I find the Kiss of Judas frightening for what it says about love and permission. Judas’ kiss seems to have been a sign, although the gospels don’t go out of their way to explain this, of who Christ was. It marked him out so that he could be arrested. The kiss was an act of betrayal. Following it both men died: Christ was crucified and Judas either hanged himself in a field after returning the 3o pieces of silver he received for the betrayal; or burst open after buying a field , the Field of Blood, with the money.

Love is art.

If I kiss someone expecting something in return I betray them. If I say to someone ‘I love you’ hoping for the same to be said to me, I offer a sign of my disloyalty. I offer that person up in the name of me.

Love needs to be given without a thought of return. Thinking and love don’t really go well together, but of course they must. You can’t offer it without something already agreed: you can offer it because you have permission.

What you receive is before what you give. The love given out of permission permits the love of ‘I love you’.

That’s about people.

Whatever I get from a painting, good or bad, comes from the permission I have to look at it. The permission, that sign of freedom, has to be preserved. Without it there is no possibility of love. There’s only the Field of Blood.

That’s about art.

All of this is about life. Cancel culture takes us to a dead end, Akeldama, the Field of Blood. Life continues with permission: the freedom to look, to act, to ask.

Word do not Live in Dictionaries

| Wilton Diptych, 1395-1399 |

Before we get to thinking about words, I’d like to introduce a picture. The Wilton diptych is one of the first pieces of art I ever looked at closely even though my first sight of it, when I was a child and I caught a glimpse of it in one of my mother’s books, took little notice of the figure kneeling in the foreground. I loved the blue-robed angels, the way that some had their arms folded (which made them seem as if they were fed up waiting for something), all the wings like sails and how that seemed to let me glide away somewhere beautiful, majestic, maybe to find creatures like the white hart painted on the reverse.

Recently I watched the BBC’s Hollow Crown adaptation of Shakespeare’s Richard II and afterwards found myself looking at reproductions of the diptych for the first time in years. My attention fell on the kneeling, gold-robed figure in the foreground: Richard II, one of the first English monarchs to have himself represented in art produced during his lifetime.

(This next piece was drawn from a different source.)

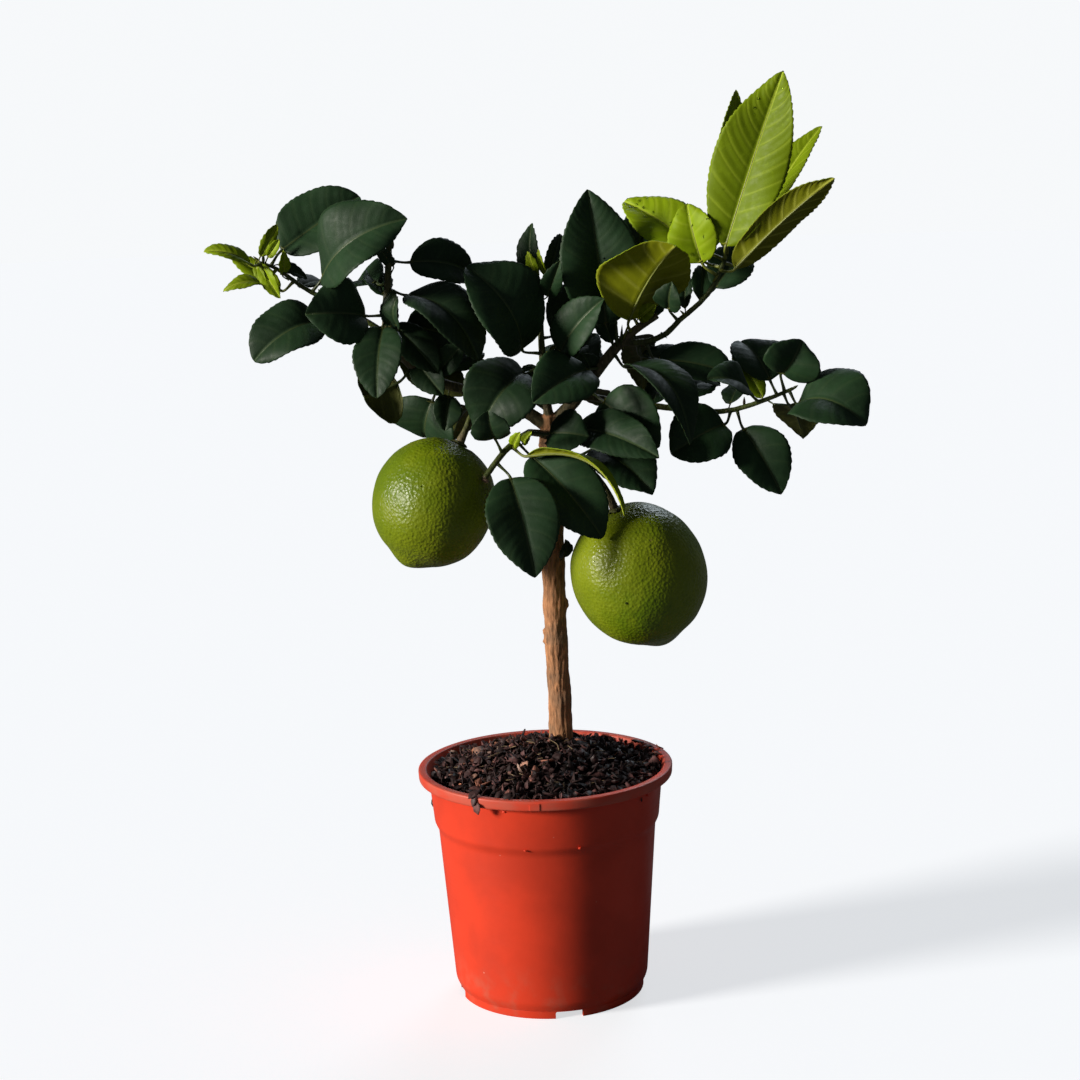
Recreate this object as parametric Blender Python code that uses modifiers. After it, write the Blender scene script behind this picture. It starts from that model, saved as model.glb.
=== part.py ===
"""Potted lemon tree: a young tree with two green lemons, standing in a moulded nursery pot.

Metres, +Z up. The origin is on the pot's axis, at the level that its foot rests on. The crown's
own measures are in crown millimetres, which are true millimetres at the CROWN_SPREAD below.
"""

import math

import bmesh
import bpy
from mathutils import Vector

GAP = 0.0003  # clearance between pieces that touch
LEAF_GAP = 0.0004  # clearance between a leaf stalk and the bark that it sits on

# Pot, outside measures except where named
POT_HEIGHT = 0.1275
RIM_RADIUS = 0.0698
RIM_WIDTH = 0.0045
RIM_DEPTH = 0.0062
RIM_ROUNDING = 0.0010
RIM_OVERHANG = 0.0058  # from the collar's top out to the rim's edge
COLLAR_DEPTH = 0.0290  # from the rim's top down to the collar's foot
COLLAR_TAPER = 0.0022
COLLAR_STEP = 0.0040  # height of the slope between the collar and the body
STEP_INSET = 0.0020
BODY_TAPER = 0.0064
BODY_FOOT_HEIGHT = 0.0080
WALL = 0.0012
FOOT_INSET = 0.0026
FOOT_WIDTH = 0.0028
FOOT_HEIGHT = 0.0042
FLOOR = 0.0016
COLLAR_TOP_RADIUS = RIM_RADIUS - RIM_OVERHANG
COLLAR_FOOT_RADIUS = COLLAR_TOP_RADIUS - COLLAR_TAPER
BODY_TOP_RADIUS = COLLAR_FOOT_RADIUS - STEP_INSET
BODY_FOOT_RADIUS = BODY_TOP_RADIUS - BODY_TAPER
FOOT_RADIUS = BODY_FOOT_RADIUS - FOOT_INSET
NOTCH_WIDTH = 0.0150
NOTCH_ANGLES = (-80, 10, 100, 190)
DRAIN_RADIUS = 0.0045
DRAIN_CIRCLE = 0.65 * FOOT_RADIUS
DRAIN_COUNT = 8
TURN_STEPS = 48

# Potting mix
MIX_BELOW_RIM = 0.0062
MIX_HEAP = 0.0137  # how much higher the mix is round the trunk than at the wall

# Tree
CROWN_SPREAD = 0.345  # leaf tip to leaf tip
CROWN_MM = CROWN_SPREAD / 345
TRUNK_RADIUS = 6.4 * CROWN_MM
TRUNK_X = 9 * CROWN_MM
TRUNK_Y = 15 * CROWN_MM
FORK = (8, 6, 184)
ROOT_DEPTH = 42 * CROWN_MM  # how far the root crown goes down into the mix

# Lemons: diameter and length, and the point that stands out at the blossom end
LEFT_LEMON = (65.0 * CROWN_MM, 71.5 * CROWN_MM)
RIGHT_LEMON = (72.5 * CROWN_MM, 80.0 * CROWN_MM)
LEMON_NIPPLE = 3.0 * CROWN_MM
LEMON_RINGS = 14
LEMON_STEPS = 28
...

It’s strange to see how Rupert Goold, the director of the Hollow Crown production of Richard II, develops this relationship with painting as a way of remaining faithful to something in language. Goold lets us know Richard not by trying to let us into his thoughts as words, as information, but by sharing with us appearances: gestures, movements, possessions and positions. Richard’s thoughts drive what we see in mysterious ways, ones closer to dreams than the narratives which usually propel films.

Virginia Woolf wrote how ‘words do not live in dictionaries; they live in the mind.’ They are ‘the the wildest, freest, most irresponsible, most unteachable of all things.’

The Wilton Diptych is a dream, a thought. Richard’s thought. If we look at it, we know him a little but possibly far more than through any historical account.